In my rather lengthy treatise on umpire cards several months back I danced around the nasty truth of cards showing officials: Officials really don’t do much, even when they’re doing their job, and when they do something interesting you can’t show it. This goes for managers and coaches, too. I can think of only one exception: The 1972 Topps Billy Martin In Action card shows the volatile manager chewing out an umpire while pointing to a spot where someone was safe or out or went to their mouth or caught the ball or dropped the ball or missed a called strike or a foul tip or a balk or catcher’s interference. There are no cards of Jim Mora ripping off a headset, Buddy Ryan flying into apoplectic shock, Slick Leonard tossing a chair, Don Cherry getting unhinged, or Lou Piniella repositioning second base. Similarly, there are no umpire-and-official cards showing Dale Scott getting it on with Martin, Mendy Rudolph teeing up Bill Musselman, or Don Koharski going after Jim Schoenfeld.

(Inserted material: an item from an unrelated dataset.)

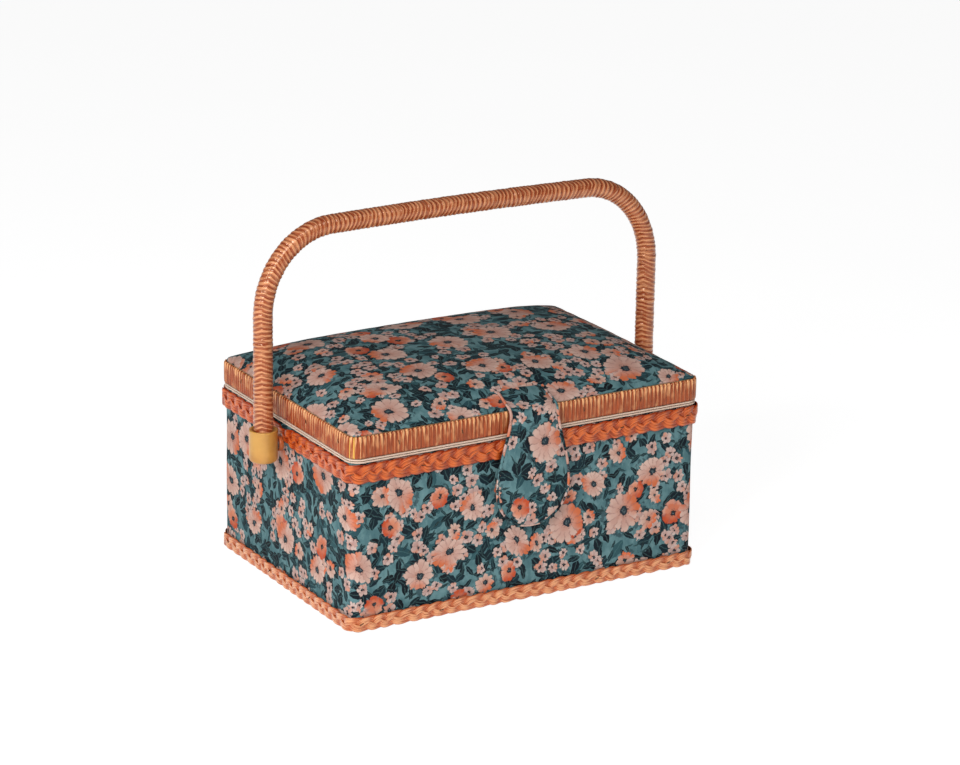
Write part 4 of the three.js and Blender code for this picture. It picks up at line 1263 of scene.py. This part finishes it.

Instead, we get this: Pat Dapuzzo bent over at the waist.

While I admire completeness (and do appreciate the fact that Pat is an avid weightlifter and karate enthusiast, like several million other individuals worldwide), the wages of completeness in Mr. Dapuzzo’s case are a lifetime of autographed-set completists chasing him through hotel lobbies and cornering him in restaurant restrooms.

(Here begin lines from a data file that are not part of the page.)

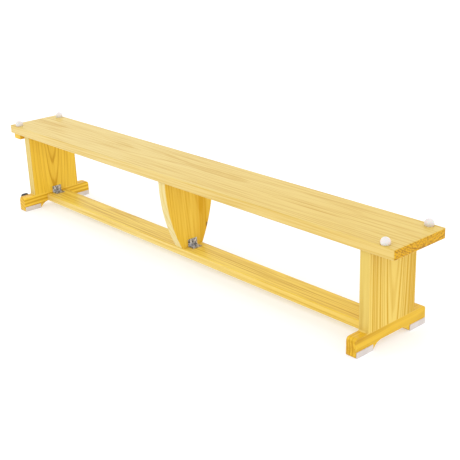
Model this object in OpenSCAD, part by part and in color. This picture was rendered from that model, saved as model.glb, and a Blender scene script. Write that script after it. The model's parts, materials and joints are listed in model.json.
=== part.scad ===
// Wooden gymnastics bench whose lower rail is a floor balance beam when the bench is turned over.
// Frame: origin on the floor below the middle of the bench, +X along it, +Z up. All sizes in mm.

/* [Bench] */
// Length of the walking board, end to end
bench_l = 2000; // [1500:10:4000]
// Height of the walking board's upper face above the floor
bench_h = 340; // [260:5:420]
// Thickness of the end uprights, the feet and the middle support
leg_t = 35; // [25:1:45]
// Distance from the board's end to the outer face of the upright
overhang = 90; // [70:1:200]

/* [Board] */
// Width of the walking board
board_w = 230; // [200:1:300]
// Thickness of the walking board
board_t = 32; // [22:1:40]
// Corner radius of the board seen from above
board_corner_r = 8; // [5:1:30]
// Rounding of the long edges of board and beam
edge_r = 4; // [1:0.5:6]

/* [Uprights and middle support] */
// Width of an end upright
upright_w = 208; // [180:1:230]
// Small hollow radius where the upright meets the foot
upright_fillet = 6; // [2:1:12]
// Width of the middle support under the board
support_top_w = 215; // [150:1:230]
// Width of the middle support on the beam
support_foot_w = 93; // [60:1:95]

/* [Feet] */
// Length of a foot across the bench
foot_l = 316; // [260:1:360]
// Height of the foot's upper face above the floor
foot_top = 58; // [50:1:80]
// Rounding of the foot's upper ends
foot_corner_r = 12; // [5:1:25]
// Height of the flat part of the foot's arch
arch_z = 22; // [15:1:30]
// Half the length of the flat part of the arch
arch_flat = 44; // [30:1:60]
// Radius of the hollow between the arch and the pad
arch_r = 42; // [20:0.5:50]

/* [Balance beam] */
// Width of the lower beam
beam_w = 95; // [80:1:120]
// Thickness of the lower beam
beam_t = 28; // [22:1:40]

/* [Foot pads] */
// Distance from the middle to the inner end of a pad
pad_in = 84; // [60:1:100]
// Distance from the middle to the outer end of a pad
pad_out = 155.5; // [120:0.5:156]
// Wall thickness of a pad
pad_t = 3; // [2:0.5:4]
// Height of a pad's side walls above the floor
pad_h = 18.5; // [10:0.5:19]

/* [Bumpers] */
// Radius of a bumper, which is a ball cut flat at its foot
bumper_r = 14.5; // [10:0.5:20]
// Height of a bumper
bumper_h = 21; // [16:1:26]
// Distance from the board's end to a bumper's centre
bumper_end = 45; // [30:1:80]
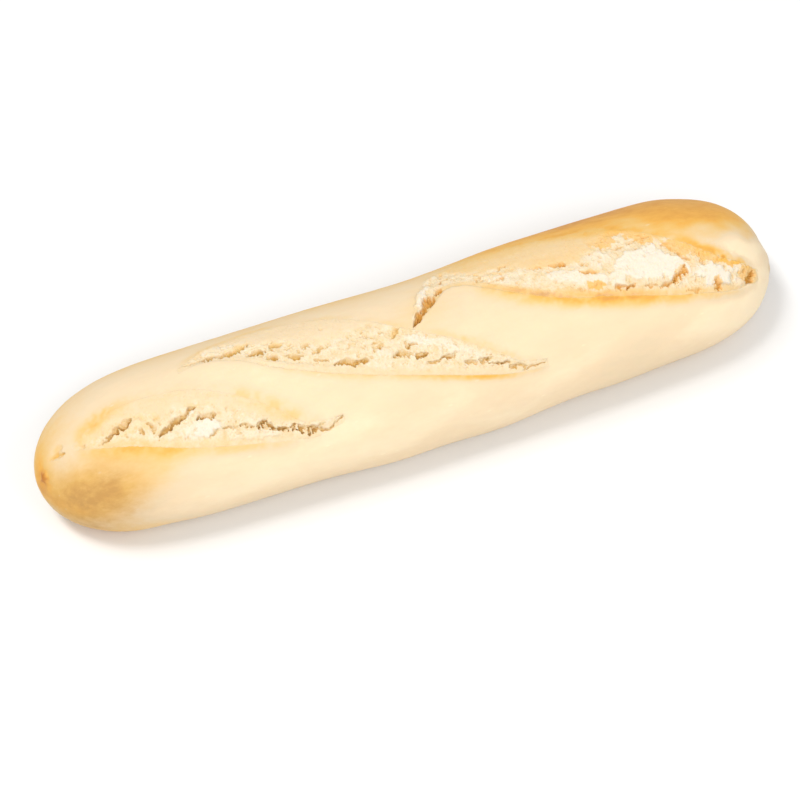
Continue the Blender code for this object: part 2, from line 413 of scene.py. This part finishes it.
def makeCrust():
    bpy.ops.mesh.primitive_uv_sphere_add(segments=loafShape["around"], ring_count=loafShape["rings"],
                                         radius=1, rotation=(0, math.pi / 2, 0))
    obj = bpy.context.object
    obj.name = obj.data.name = "crust"
    bpy.ops.object.transform_apply(rotation=True)

    # finer faces along the borders of the slashes
    centres = ontoLoaf(faceCentres(obj))
    margin = crust["refine"]
    chosen = np.zeros(len(centres), bool)
    for slash in slashes.values():
        dNear, dTear, dFar, fromTip = slashDistances(slash, centres)
        edge = np.minimum(np.minimum(dNear, dFar), fromTip)
        chosen |= (edge > -margin) & (edge < 1.8) & onTop(centres)
    selectFaces(obj, chosen)
    bpy.ops.object.mode_set(mode="EDIT")
    bpy.ops.mesh.subdivide(number_cuts=3)
    bpy.ops.object.mode_set(mode="OBJECT")

    base = ontoLoaf(readPoints(obj) * mm)
    writePoints(obj, base)
    normals = readNormals(obj)
    x, y, z = base.T
    top = onTop(base)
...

Was it worth it? Pro Set is out of business and Pat Dapuzzo’s image is frozen in thousands of collectors’ minds as the guy who looks like he was just gut-punched by Superfly Jimmy Snooka. Upon further review … nah.

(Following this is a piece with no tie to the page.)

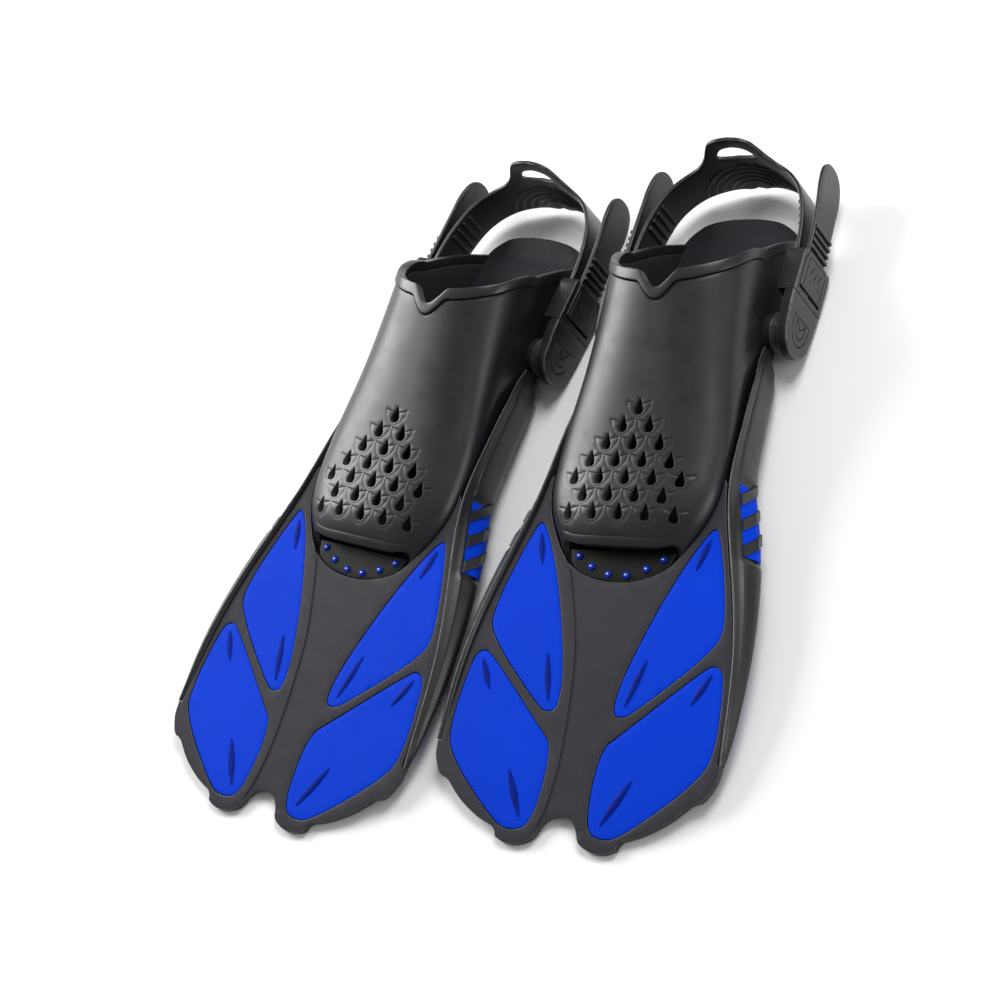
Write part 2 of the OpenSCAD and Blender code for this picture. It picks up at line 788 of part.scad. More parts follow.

Talk about excitement. For several years before Fleer got a Major League Baseball license (and for several years after, actually) this was Fleer baseball: A team logo and clip art on the front on the front, and a baseball quiz on the back.[3] Fortunately Fleer picked a fairly animated piece of clip art to suggest action and canted the letters in “Baseball Quiz” at odd angles so we knew it was all in fun and didn’t misunderstand. Otherwise we might have thought that it was, you know, a colossal waste of cardboard.



I give up – which one is this?

If I'm Vin Diesel, I'm royally hacked off right now.



I understand the problems with checklist cards in the pre-computer era. You want to know all the cards in the set because you want them all, even the elusive Derek Livernois card. However, the card you want least is the card that shows you all the other cards you want, and that’s a conundrum.

Cardmakers have been wrestling with this forever. They’ve put facsimile autographs on checklist cards, team logos, head shots of stars, or photos of players milling around batting cages comparing runs in their doubleknits, all in hopes of sparing the cards from a painful death at the business end of a Daisy Red Ryder. However, most of the time they’ve cut their losses and put as many players as would fit onto cramped, ugly checklist cards. They were a cost of doing business.

Like everything else associated with trading cards during the Handful O’Landfill era, this cost of doing business went up, too. There may be more unattractive, inefficient checklist cards than the checklists from the 1990 Best minor-league set, but I haven’t seen them. It probably doesn’t help to note that there are six of these cards, each in a different color, and the job could have been accomplished with two.

Sometimes three of these cards would show up in a pack, filling the spaces between cards of Scott Plemmons, Sam Ferretti, and Jeff Mutis. They added negative value even under that scenario. And that truly is as low as you can go.



It’s fantasy-football-draft time again, and this card emerged from the floor to remind me of my best fantasy-draft experience ever.

It’s the afternoon of April 4, 1994 – Opening Day – and a fantasy-baseball draft is being held at The Lakeview, in Iola, Wis. The Cubs game is playing as the draft begins, and Cubs centerfielder and leadoff man Tuffy Rhodes is having the game of his life. Rhodes goes four-for-four with three home runs off of Dwight Gooden in a losing effort, but Rhodes’ effort is enough to get him drafted, and highly, by one of the fantasy managers, to a chorus of groans, shouts, flung french fries, and pelted pretzels from everyone in the room – even the Norwegian bachelor farmers at the end of the bar who hardly knew English, much less baseball, fantasy or otherwise.[4]

Two weeks later Rhodes was out of fantasy baseball, and he was out of the majors not too long after that, but he had accomplished his purpose: In one game, he had won a week for his owner.

Speaking of stupid things, printing a player’s name in six-point type and burying it inside a rainbow-colored bar has dubious merit from aesthetic and practical standpoints, so naturally Topps was all over it for its retro-styled Bowman set, which dearly wanted to appropriate the no-name-on-the-front aesthetics of the original Bowman set without actually going there.[5]

Rhodes was the fantasy-ball equivalent of the stretch-drive rent-a-player, a body employed to produce but designed to be cast aside as soon as conveniently possible. As long as everyone’s good with that we’ll move on.


The reality is that Brad Daugherty is seven feet tall and Larry Nance is 6-11. The impression is that Mark Price has the dimensions of Billy Barty and is holding Mr. Wiggins’ prize pumpkin.

Some cards do their subjects no favors. In the case of this card and Mark Price, it doesn’t even insult him well.

Good to be back. We’ll talk more soon.

[1] Current Brewers catcher Martin Maldonado comes to mind.
[2] Though the fifth Beatle, George Martin, was knighted.
[3] Sample question: “True or False? The Mets played their home games at Ebbets Field in 1962.” If I’m an eight-year-old kid, I’m saying, “I don’t give a crap.”
[4] He wasn't our most popular owner. I'll leave it at that.
[5] It helped that the original Bowman photographs were generally so stunning they needed no embellishment.